Take the material and output all of it exactly.

(begin)

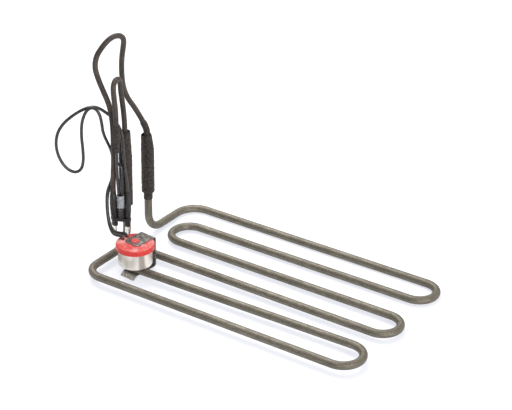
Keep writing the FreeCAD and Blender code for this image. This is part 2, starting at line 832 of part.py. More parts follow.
def booted_tab(prefix, across, back, turn, cord_diameter):
    """A flat tab with its crimp barrel, in a soft boot that narrows to the wire."""
    title = "".join(word.capitalize() for word in prefix.split("_"))
    x, y = bundle_sizes(across, back)
    facing = value["bundle_turn"] + 90.0 + turn
    foot, length = size["boot_foot"], size["boot_length"]
    pocket = size["boot_pocket_height"]
    collar = cord_diameter + size["boot_collar_wall"] * 2
    sections = [
        oval(title + "BootLow", size["boot_width"], size["boot_depth"], x, y, foot, facing),
        oval(title + "BootMiddle", size["boot_width"], size["boot_depth"], x, y, foot + pocket * 0.9, facing),
        oval(title + "BootHigh", collar + 0.02, collar, x, y, foot + length * 0.84, facing),
        oval(title + "BootCollar", collar + 0.02, collar, x, y, foot + length, facing),
    ]
    outside = doc.addObject("Part::Loft", title + "BootBody")
    outside.Sections = sections
    outside.Solid = True
    outside.Ruled = True
    pocket_low = oval(title + "PocketLow", size["boot_pocket_width"], size["boot_pocket_depth"], x, y, foot, facing)
    pocket_high = oval(
        title + "PocketHigh", size["boot_pocket_width"] * 0.88, size["boot_pocket_depth"] * 0.9,
        x, y, foot + pocket, facing,
    )
    hollow = loft(title + "Pocket", pocket_low, pocket_high)
    bore = cylinder(title + "CollarBore", cord_diameter, x, y, foot + pocket * 0.5, foot + length)
    named(prefix + "_boot", cut(title + "Boot", outside, hollow, bore))
    tab = tab_body(title, x, y, facing)
    tail_low = size["tab_foot"] + size["tab_length"] - 0.4
    barrel = ring(
        title + "Barrel", size["tab_barrel_diameter"], size["tab_barrel_diameter"] - size["barrel_wall"] * 2,
        x, y, tail_low, tail_low + size["tab_barrel_length"],
    )
    named(prefix + "_tab", fuse(title + "Terminal", tab, barrel))


def tab_body(title, x, y, facing):
    """The flat blade of a tab, with a chamfered tip, a hole and a neck."""
    half, chamfer = size["tab_width"] / 2, size["tab_chamfer"]
    neck, neck_height = size["tab_neck_width"] / 2, size["tab_neck_height"]
    length = size["tab_length"]
    shoulder = length - neck_height
    middle = size["tab_width"] / 2
    outline = [
        (chamfer, 0), (half * 2 - chamfer, 0), (half * 2, chamfer * 1.4),
        (half * 2, shoulder), (middle + neck, shoulder), (middle + neck, length),
        (middle - neck, length), (middle - neck, shoulder), (0, shoulder), (0, chamfer * 1.4),
    ]
    body = doc.addObject("PartDesign::Body", title + "Tab")
    sketch = profile(body, "XZ_Plane", outline)
    pad = body.newObject("PartDesign::Pad", title + "TabPad")
    pad.Profile = sketch
    bind(pad, Length=size["tab_thick"])
    doc.recompute()
    turn = math.radians(facing)
    thick, width = size["tab_thick"] / 2, size["tab_width"] / 2
    cosine, sine = math.cos(turn), math.sin(turn)
    lean = 1.0 if pad.Shape.BoundBox.YMin < -0.01 else -1.0
    place(
        body, x - width * cosine - thick * (lean * sine), y - width * sine + thick * (lean * cosine),
        size["tab_foot"], facing,
    )
    hole = doc.addObject("Part::Cylinder", title + "TabHole")
    bind(hole, Radius=size["tab_hole_diameter"] / 2, Height=size["tab_thick"] * 4)
    hole.Placement = Placement(
        Vector(x.number + 2 * value["tab_thick"] * sine, y.number - 2 * value["tab_thick"] * cosine,
               value["tab_foot"] + value["tab_hole_height"]),
        Rotation(Vector(0, 0, 1), facing).multiply(Rotation(Vector(1, 0, 0), -90)),
    )
    return cut(title + "Blade", body, hole)


def slot_face(first, second, radius):
    """A flat face with round ends around two points."""
    along = (second - first).normalize()
    side = Vector(-along.y, along.x, 0) * radius
    tip = along * radius
    return Part.Face(Part.Wire([
        Part.LineSegment(first + side, second + side).toShape(),
        Part.Arc(second + side, second + tip, second - side).toShape(),
        Part.LineSegment(second - side, first - side).toShape(),
        Part.Arc(first - side, first - tip, first + side).toShape(),
    ]))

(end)

**RESULT BELOW**
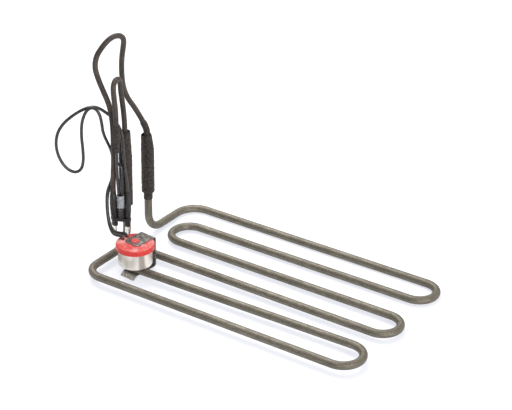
Keep writing the FreeCAD and Blender code for this image. This is part 2, starting at line 832 of part.py. More parts follow.
def booted_tab(prefix, across, back, turn, cord_diameter):
    """A flat tab with its crimp barrel, in a soft boot that narrows to the wire."""
    title = "".join(word.capitalize() for word in prefix.split("_"))
    x, y = bundle_sizes(across, back)
    facing = value["bundle_turn"] + 90.0 + turn
    foot, length = size["boot_foot"], size["boot_length"]
    pocket = size["boot_pocket_height"]
    collar = cord_diameter + size["boot_collar_wall"] * 2
    sections = [
        oval(title + "BootLow", size["boot_width"], size["boot_depth"], x, y, foot, facing),
        oval(title + "BootMiddle", size["boot_width"], size["boot_depth"], x, y, foot + pocket * 0.9, facing),
        oval(title + "BootHigh", collar + 0.02, collar, x, y, foot + length * 0.84, facing),
        oval(title + "BootCollar", collar + 0.02, collar, x, y, foot + length, facing),
    ]
    outside = doc.addObject("Part::Loft", title + "BootBody")
    outside.Sections = sections
    outside.Solid = True
    outside.Ruled = True
    pocket_low = oval(title + "PocketLow", size["boot_pocket_width"], size["boot_pocket_depth"], x, y, foot, facing)
    pocket_high = oval(
        title + "PocketHigh", size["boot_pocket_width"] * 0.88, size["boot_pocket_depth"] * 0.9,
        x, y, foot + pocket, facing,
    )
    hollow = loft(title + "Pocket", pocket_low, pocket_high)
    bore = cylinder(title + "CollarBore", cord_diameter, x, y, foot + pocket * 0.5, foot + length)
    named(prefix + "_boot", cut(title + "Boot", outside, hollow, bore))
    tab = tab_body(title, x, y, facing)
    tail_low = size["tab_foot"] + size["tab_length"] - 0.4
    barrel = ring(
        title + "Barrel", size["tab_barrel_diameter"], size["tab_barrel_diameter"] - size["barrel_wall"] * 2,
        x, y, tail_low, tail_low + size["tab_barrel_length"],
    )
    named(prefix + "_tab", fuse(title + "Terminal", tab, barrel))


def tab_body(title, x, y, facing):
    """The flat blade of a tab, with a chamfered tip, a hole and a neck."""
    half, chamfer = size["tab_width"] / 2, size["tab_chamfer"]
    neck, neck_height = size["tab_neck_width"] / 2, size["tab_neck_height"]
    length = size["tab_length"]
    shoulder = length - neck_height
    middle = size["tab_width"] / 2
    outline = [
        (chamfer, 0), (half * 2 - chamfer, 0), (half * 2, chamfer * 1.4),
        (half * 2, shoulder), (middle + neck, shoulder), (middle + neck, length),
        (middle - neck, length), (middle - neck, shoulder), (0, shoulder), (0, chamfer * 1.4),
    ]
    body = doc.addObject("PartDesign::Body", title + "Tab")
    sketch = profile(body, "XZ_Plane", outline)
    pad = body.newObject("PartDesign::Pad", title + "TabPad")
    pad.Profile = sketch
    bind(pad, Length=size["tab_thick"])
    doc.recompute()
    turn = math.radians(facing)
    thick, width = size["tab_thick"] / 2, size["tab_width"] / 2
    cosine, sine = math.cos(turn), math.sin(turn)
    lean = 1.0 if pad.Shape.BoundBox.YMin < -0.01 else -1.0
    place(
        body, x - width * cosine - thick * (lean * sine), y - width * sine + thick * (lean * cosine),
        size["tab_foot"], facing,
    )
    hole = doc.addObject("Part::Cylinder", title + "TabHole")
    bind(hole, Radius=size["tab_hole_diameter"] / 2, Height=size["tab_thick"] * 4)
    hole.Placement = Placement(
        Vector(x.number + 2 * value["tab_thick"] * sine, y.number - 2 * value["tab_thick"] * cosine,
               value["tab_foot"] + value["tab_hole_height"]),
        Rotation(Vector(0, 0, 1), facing).multiply(Rotation(Vector(1, 0, 0), -90)),
    )
    return cut(title + "Blade", body, hole)


def slot_face(first, second, radius):
    """A flat face with round ends around two points."""
    along = (second - first).normalize()
    side = Vector(-along.y, along.x, 0) * radius
    tip = along * radius
    return Part.Face(Part.Wire([
        Part.LineSegment(first + side, second + side).toShape(),
        Part.Arc(second + side, second + tip, second - side).toShape(),
        Part.LineSegment(second - side, first - side).toShape(),
        Part.Arc(first - side, first - tip, first + side).toShape(),
    ]))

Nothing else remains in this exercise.